Auricular acupressure improves symptoms associated with primary dysmenorrhea. - GreenMedInfo Summary
Effects of auricular acupressure on menstrual symptoms and nitric oxide for women with primary dysmenorrhea.
J Neurochem. 2007 Aug;102(4):1095-104. Epub 2007 Apr 30. PMID: 19292653
Department of Nursing, National Taipei College of Nursing, Taipei, Taiwan, Republic of China.
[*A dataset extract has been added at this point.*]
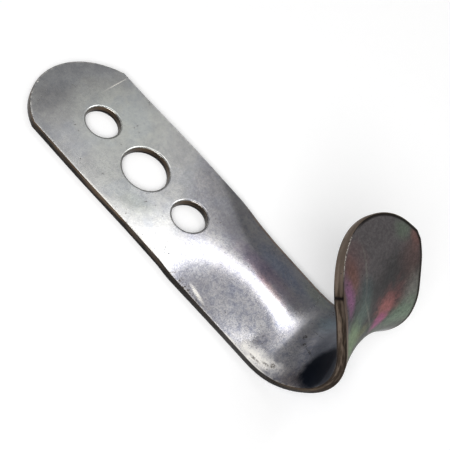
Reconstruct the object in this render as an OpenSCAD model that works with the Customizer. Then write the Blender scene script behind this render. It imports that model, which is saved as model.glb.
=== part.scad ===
// Flat strip rope hook: a punched steel strip, pressed into a crown along its
// lower body and bent round into a spoon shaped tongue, all in one piece.
// Back face of the strip lies on z = 0, x runs across the strip, and y runs
// along it towards the rounded fixing end. The origin is the centre hole axis.

/* [Strip] */
// Width of the strip
strip_width = 32; // [28:1:38]
// Thickness of the strip
strip_thickness = 2.3; // [1.5:0.1:3]
// Amount the fixing end's arc radius is larger than half the strip width
end_arc_extra = 1.3; // [0.4:0.1:4]

/* [Fixing holes] */
// Diameter of the two outer holes
outer_hole_diameter = 9.3; // [6:0.1:11]
// Diameter of the centre hole
centre_hole_diameter = 12.6; // [8:0.1:14]
// Distance between neighbouring hole centres
hole_pitch = 16.3; // [15:0.1:20]
// Distance from the upper hole centre to the top of the fixing end
end_margin = 19.5; // [14:0.1:26]

/* [Body] */
// Distance from the centre hole down to the start of the bend
body_drop = 52.4; // [46:0.2:64]
// Flat length left between the lower hole and the start of the crown
crown_gap = 2.2; // [1:0.2:6]
// Height of the crown where the bend starts
body_crown = 2.3; // [0.4:0.1:3.5]

/* [Bend] */
// Inside radius of the bend, at the edges of the strip
bend_radius = 16.3; // [12:0.1:22]
// Angle the strip turns through
bend_angle = 125; // [95:1:135]
// Height of the crown at its deepest, part way round the bend
bend_crown = 4.3; // [2:0.1:5]

/* [Tongue] */
// Straight length between the bend and the curled tip
tongue_straight = 8.5; // [4:0.5:18]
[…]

OBJECTIVES: The aim of this study was to evaluate the effects of auricular acupressure on relieving menstrual symptoms and decreasing nitric oxide (NO) for women with primary dysmenorrhea. DESIGN: This was a randomized clinical trial comparing the effects of auricular acupressure by seed-pressure method and placebo adhesive patch. SETTING: Settings included colleges in northern and central Taiwan. SUBJECTS: Serum CA-125 testing was used as a screening test for primary dysmenorrhea (<35 mg/dL). The study included 36 college females randomized to acupressure group, 35 to control group. INTERVENTIONS: The acupressure group received auricular acupressure by seed-pressure method on liver (CO12), kidney (CO10), and endocrine (CO18) acupoints. The control group had a plain adhesive patch placed on the same acupoints with no seed attached. Acupressure protocol included massaging 15 times on each acupoint, 3 times a day, for a total of 20 days. OUTCOME MEASURES: Primary: Short-form Menstrual Distress Questionnaire (MDQs). Secondary: blood sample of NO. Assessments of MDQs and NO were performed at baseline and within the first 2 days of their next menses (after completion of 20 days of acupressure). RESULTS: In the acupressure group, the overall menstrual symptoms (95% confidence interval [CI] = -49.8 to -6.5, effect size [ES] = 0.43, p = 0.01) and two subscales, menstrual pain (95% CI = -16.4 -to -2.2, ES = 0.45, p = 0.01) and negative affects (95% CI = -11.9-2.0, ES = 0.38, p = 0.04), revealed that menstrual symptoms decreased significantly after auricular acupressure by the seed-pressure method. The ES for the MDQs were in favor of the auricular acupressure by seed-pressure method. NO level increased in the acupressure group, although this difference did not achieve statistical significance (p>0.05). CONCLUSIONS: This study supports the effects of auricular acupressure by seed-pressure method in improving menstrual symptoms, and offers a noninvasive complementary therapy for women with primary dysmenorrhea.